I must say though, as much as I loved all the games and the show itself, the best part was meeting up with all of the RPGFan staffers, some of which I've never met before. You're not likely to ever meet a cooler, or more interesting, bunch than these guys and girls. We saw Star Wars, ate chocolate porcupine muffins at Starbucks, went to press conferences, ate lots of Asian food (those of us who weren't afraid to at least), took a tour of Little Tokyo, and more. Nicole is sure to have this stuff in more detail, except for the chocolate porcupine thing.
In conclusion, I can safely say of my three years going to E3, this was the best year by far. I can't even fathom what will be at next year's show, as all the cool stuff I saw this year will be out by then.

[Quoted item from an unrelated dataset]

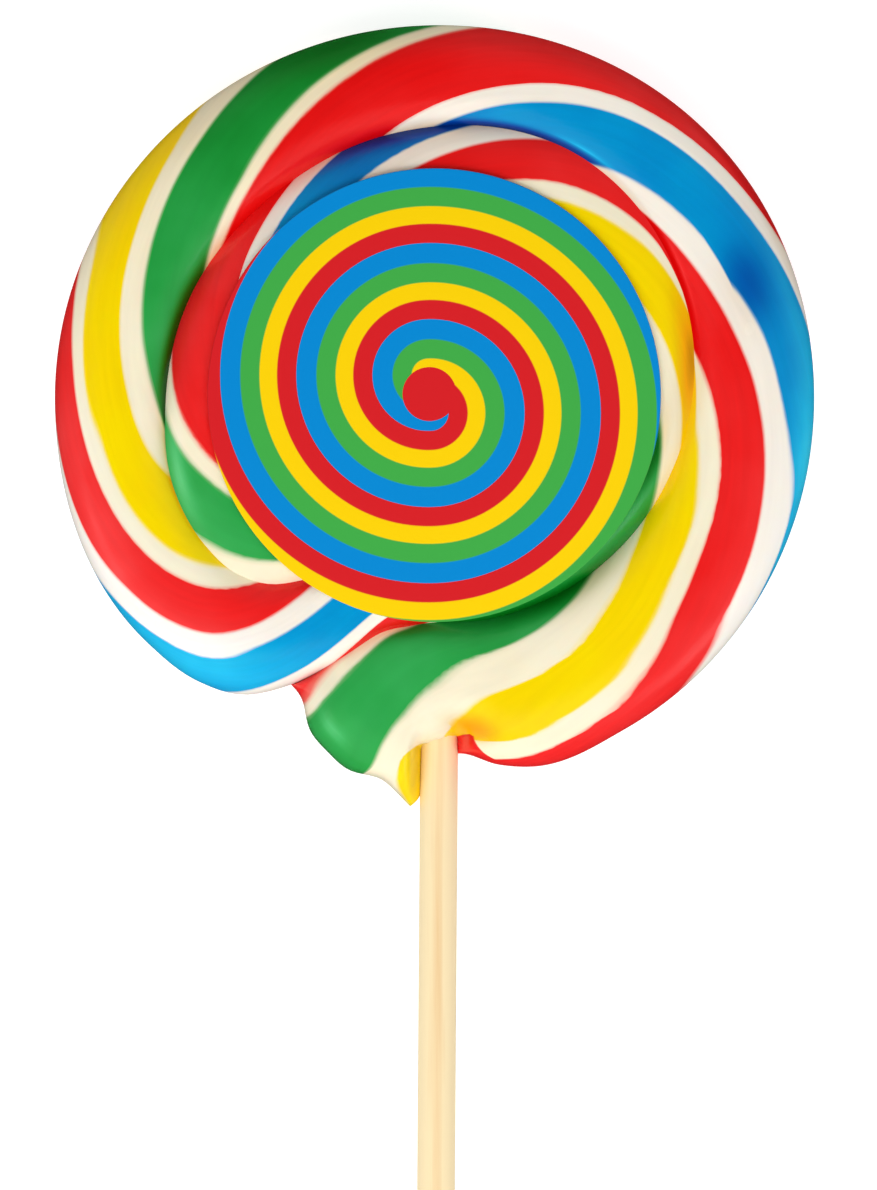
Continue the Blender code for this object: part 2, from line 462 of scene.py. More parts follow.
@dataclass(frozen=True)
class Stripes:
    """How the coloured stripes wind along the rope.

    The edge between two stripes is a curve of knots, each the share across the rope and the coil angle. The
    first ones each have their own shape, because the rope was pulled and turned by hand at its tail. The rest
    are wound evenly.
    """

    pattern: tuple[tuple[Dye, float], ...] = (
        (Dye.RED, 0.235), (Dye.CREAM, 0.026), (Dye.GREEN, 0.110), (Dye.CREAM, 0.053), (Dye.YELLOW, 0.104),
        (Dye.CREAM, 0.036), (Dye.RED, 0.119), (Dye.MILK, 0.067), (Dye.BLUE, 0.194), (Dye.MILK, 0.056),
    )  # fmt: skip
    shaped: tuple[Knots, ...] = (
        ((0, 200), (0.8, 239), (0.875, 243), (0.98, 247), (1, 248.5)),
        ((0, 212), (0.7, 238), (0.8, 243), (0.85, 247), (0.9, 250.3), (0.95, 256.6), (1, 266)),
        ((0, 220), (0.33, 243), (0.36, 246), (0.42, 249.7), (0.5, 253.8), (0.6, 260), (0.7, 268), (0.76, 275),
         (0.8, 282.5), (0.84, 292.5), (0.9, 302), (1, 312.4)),
        ((0, 225), (0.2, 252), (0.26, 257), (0.325, 260.1), (0.38, 264), (0.46, 270.2), (0.51, 276),
         (0.55, 284), (0.58, 293.5), (0.63, 300.5), (0.7, 306), (0.8, 314.4), (0.9, 322), (1, 331)),
        ((0, 250), (0.1, 254), (0.165, 258), (0.18, 262), (0.187, 267), (0.2, 276), (0.25, 286),
         (0.285, 296), (0.32, 302), (0.4, 308), (0.5, 315.5), (0.6, 322.7), (0.7, 334.8), (0.8, 343),
         (0.88, 350), (0.95, 356), (1, 368)),
        ((0, 253), (0.035, 260), (0.055, 270), (0.1, 285), (0.13, 297), (0.2, 305), (0.3, 312), (0.4, 318),
         (0.5, 327.7), (0.63, 344), (0.8, 358), (0.95, 368), (1, 371)),
        ((0, 311), (0.07, 318), (0.15, 324), (0.2, 332), (0.3, 344.4), (0.5, 363), (0.7, 377), (0.85, 389),
         (1, 402.5)),
        ((0, 324), (0.02, 333), (0.05, 342.5), (0.09, 347), (0.14, 350.4), (0.25, 358.6), (0.4, 372),
         (0.53, 379.8), (0.585, 383), (0.615, 388), (0.73, 399.2), (0.86, 408.8), (1, 417)),
        ((0, 370), (0.083, 380), (0.18, 389.5), (0.39, 412.8), (0.5, 421.2), (0.66, 430.5), (0.84, 440.8),
         (1, 449.5)),
        ((0, 383), (0.075, 392.3), (0.27, 417.5), (0.375, 425.9), (0.58, 438), (0.78, 449.2), (1, 461)),
        ((0, 442), (0.18, 452.8), (0.5, 470.2), (0.87, 493.5), (1, 503)),
        ((0, 449), (0.13, 458), (0.54, 481.5), (0.72, 491.5), (1, 511)),
        ((0, 474.8), (0.19, 488), (0.68, 524), (1, 545)),
        ((0, 487.5), (0.16, 497.6), (0.475, 524), (0.62, 536), (0.8, 548), (1, 556.5)),
        ((0, 511), (0.083, 515.6), (0.34, 542), (0.41, 545.6), (0.53, 556.4), (0.69, 567.2), (1, 578.5)),
        ((0, 518.5), (0.125, 531.2), (0.28, 548), (0.57, 572), (0.77, 580.4), (1, 586)),
        ((0, 541), (0.033, 550.4), (0.2, 572), (0.39, 585.2), (0.5, 588.8), (1, 597.5)),
        ((0, 567), (0.12, 581), (0.23, 589.3), (0.4, 594), (0.53, 597.6), (1, 609)),
        ((0, 594), (0.14, 604.4), (0.33, 612.8), (1, 650)),
        ((0, 609), (0.17, 617), (1, 665)),
        ((0, 627), (1, 735)),
        ((0, 630), (1, 745)),
        ((0, 693), (0.2, 713.5), (1, 795)),
        ((0, 709), (0.2, 737.5), (1, 850)),
        ((0, 739), (0.02, 743), (0.05, 749), (0.085, 755), (0.15, 763), (0.275, 780), (1, 880)),
        ((0, 744), (0.015, 753), (0.04, 759.5), (0.076, 765.5), (0.25, 791), (1, 900)),
        ((0, 787), (0.21, 815), (1, 920)),
        ((0, 803), (0.175, 828), (1, 945)),
        ((0, 830.4), (0.16, 854.5), (1, 975)),
        ((0, 842.4), (0.17, 868), (1, 990)),
        ((0, 889), (0.02, 894), (0.055, 900), (0.12, 907), (0.2, 914.3), (0.24, 918), (1, 1020)),
        ((0, 903.5), (0.066, 911), (0.15, 919), (0.217, 926), (1, 1033)),
        ((0, 928.8), (0.133, 944.4), (1, 1060)),
        ((0, 962), (1, 1080)),
    )  # fmt: skip
    smears: tuple[Smear, Smear, Smear] = (
        Smear(  # over the outer third of the tail's end
            Dye.CREAM,
            ((0, 236), (0.5, 236)),
            ((0, 250.5), (0.1, 252), (0.16, 252.4), (0.2, 254), (0.23, 255.5), (0.26, 256.6), (0.3, 255),
             (0.34, 238), (0.5, 230)),
        ),
        Smear(  # a lens on the tail's lower corner
            Dye.YELLOW,
            ((0, 242.9), (0.08, 243.2), (0.15, 243.7), (0.19, 244.3), (0.215, 245.2), (0.25, 247.5)),
            ((0, 248.5), (0.1, 248.5), (0.15, 248.2), (0.175, 247.5), (0.2, 246.2), (0.215, 245.5),
             (0.25, 243)),
        ),
        Smear(  # beside the stick, on the rim
            Dye.RED,
            ((0, 250), (0.1, 252), (0.16, 255), (0.18, 256.8), (0.195, 258), (0.21, 259.5), (0.225, 261.3),
             (0.25, 266)),
            ((0, 266), (0.03, 264.5), (0.05, 262.3), (0.07, 261), (0.1, 260.3), (0.15, 260.3), (0.19, 260.8),
             (0.21, 261.3), (0.23, 261.6), (0.25, 261)),
        ),
    )  # fmt: skip
    painted_shading: tuple[PaintedShading, ...] = (
        # painted shading over the outer turn: darker at its top, where less light falls and the green is also
        # dyed deeper, and paler to its left and lower left, where the light comes from
        PaintedShading(478, 0.2, 32, 0.7, 0.3), PaintedShading(466, 0.08, 12, 0.25, 0.5), PaintedShading(560, 0.15, 30, 0.35, -0.15),
        PaintedShading(588, 0.15, 16, 0.4, -0.3),
        # the outer turn's right side: painted shade in a dent in the blue and on the upper rim, and painted
        # highlight along the rim
        PaintedShading(381, 0.42, 6, 0.18, 0.85), PaintedShading(389, 0.03, 12, 0.05, 0.9), PaintedShading(365, 0.05, 30, 0.12, -0.25),
        PaintedShading(345, 0.0, 20, 0.1, -0.3),
        # the inner turn: painted shade on its blue and beside the label, painted light on its red and a
        # painted glint on its green
        PaintedShading(822, 0.1, 24, 0.4, 0.35), PaintedShading(880, 0.1, 26, 0.3, -0.1), PaintedShading(915, 0.04, 9, 0.035, -0.4),
        PaintedShading(708, 0.17, 10, 0.05, 1.0),
        # the tail's end, with painted shade on its wall and a painted glint, and painted shade in the pit of
        # the fold over the stick
        PaintedShading(243.5, 0.6, 2.0, 0.35, 0.1), PaintedShading(244.7, 0.66, 0.5, 0.12, -0.3),
        PaintedShading(263.2, 0.27, 5.5, 0.08, 1.6),
        # the outer turn's side of the seam: painted shade in the crease, and painted highlights where its lip
        # stands up
        PaintedShading(260, 1.0, 9, 0.06, 0.7), PaintedShading(304, 1.0, 14, 0.08, 0.8), PaintedShading(365, 1.0, 22, 0.08, 0.7),
        PaintedShading(390, 1.0, 14, 0.03, 0.8), PaintedShading(434, 1.0, 26, 0.045, 3.0), PaintedShading(526, 1.0, 22, 0.05, 2.2),
        PaintedShading(552, 1.0, 16, 0.02, 1.5), PaintedShading(384, 0.94, 14, 0.02, -0.35), PaintedShading(419, 0.92, 6, 0.02, -0.5),
        # the inner turn's side of the seam: painted shade in the crease and under the label's edge
        PaintedShading(655, 0.0, 35, 0.08, 0.9), PaintedShading(729, 0.02, 12, 0.07, 2.3), PaintedShading(816, 0.0, 18, 0.05, 2.0),
    )  # fmt: skip
    period: float = 232.0  # degrees of coil in one full twist of the rope, where it is wound evenly
    crossing: float = 128.0  # degrees by which an even stripe advances as it crosses the top
    under_crossing: float = 130.0  # the same for the underside
    wall_slant: float = 13.0  # degrees of coil by which a stripe slants as it runs down the rim to the floor
    least_width: float = 0.2  # degrees
    lead: float = 0.25  # share of a twist that the first stripe takes up before its edge
    palest: float = 0.3  # the least depth of the dye, to which painted highlights can pale it

    def edges(self, coil_end: float) -> list[Knots]:
        """Lists the edges of all stripes.

        Args:
            coil_end: The coil angle where the rope ends.

        Returns:
            The edges in order. The first one ends a wide red stripe.
        """
        found = list(self.shaped)
        start = found[-1][0][1]
        while start < coil_end:
            start += self.period * self.pattern[len(found) % len(self.pattern)][1]
            found.append(((0.0, start), (1.0, start + self.crossing)))
        return found

    def phase(self, coil: np.ndarray, across: np.ndarray, coil_end: float) -> np.ndarray:
        """Finds the place in the pattern of points on the rope's top.

        Args:
            coil: Their coil angles.
            across: Their shares across the rope.
            coil_end: The coil angle where the rope ends.

        Returns:
            Repeats of the pattern, from the start of the first wide red stripe.
        """
        phase = np.zeros_like(coil)
        before = np.full_like(coil, self.shaped[0][0][1] - self.lead * self.period)
        for number, edge in enumerate(self.edges(coil_end)):
            after = np.maximum(smooth_through(edge, across), before + self.least_width)
            share = self.pattern[number % len(self.pattern)][1]
            phase += share * np.clip((coil - before) / (after - before), 0.0, 1.0)
            before = after
        return phase

    def depth(self, coil: np.ndarray, across: np.ndarray) -> np.ndarray:
        """How deep the dye looks at points on the rope's top, as a share of its usual depth: painted shade
        makes it deeper and painted highlights make it paler.
        """
        return np.maximum(1.0 + sum(shade.at(coil, across) for shade in self.painted_shading), self.palest)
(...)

I guess we'll wait and see.
Now for the lists:
Best RPGs of the Show:
- Zelda (GCN)
- Phantasy Star Online Episode I & II (GCN)
- Zelda GBA (um... GBA)
- Castlevania: Harmony of Dissonance (GBA)
- .hack (PS2)
Honorary Mention: Metal Gear Solid 2: Substance (honorary due to it not being playable)
- METROID PRIME (GCN)
- Metroid Fusion (GBA)
- Shinobi (PS2)
- Megaman Zero (GBA)
- Panzer Dragoon Orta (Xbox)
Best General E3 Goodness:
- Meeting staff I hadn't met, meeting the others again, and general hanging out/playing games/etc. with said people.
- Apple's generous selection of free food, saving us from Convention Center prices.
- Finding people willing to part with their Nintendo shirts.
- All the other cool Nintendo swag, besides the shirts.
- Grotesquely and insanely large artwork on Nintendo's press CD (you'd think I was into graphic design and such).
- Meeting part of the PlanetGameCube staff.
Worst of E3:
- Dead or Alive Beach Volleyball. I'm sorry, but this is just going a bit far.
- Being stuck with Convention Center food on the last day. A sandwich as hard as a rock, and warm Hi-C that tasted like lightly flavored water.
- The service at the CC Starbucks.
- Not getting a chance to finish the Metroid Prime demo.
- My feet at the end of an entire day walking and standing. Not pretty.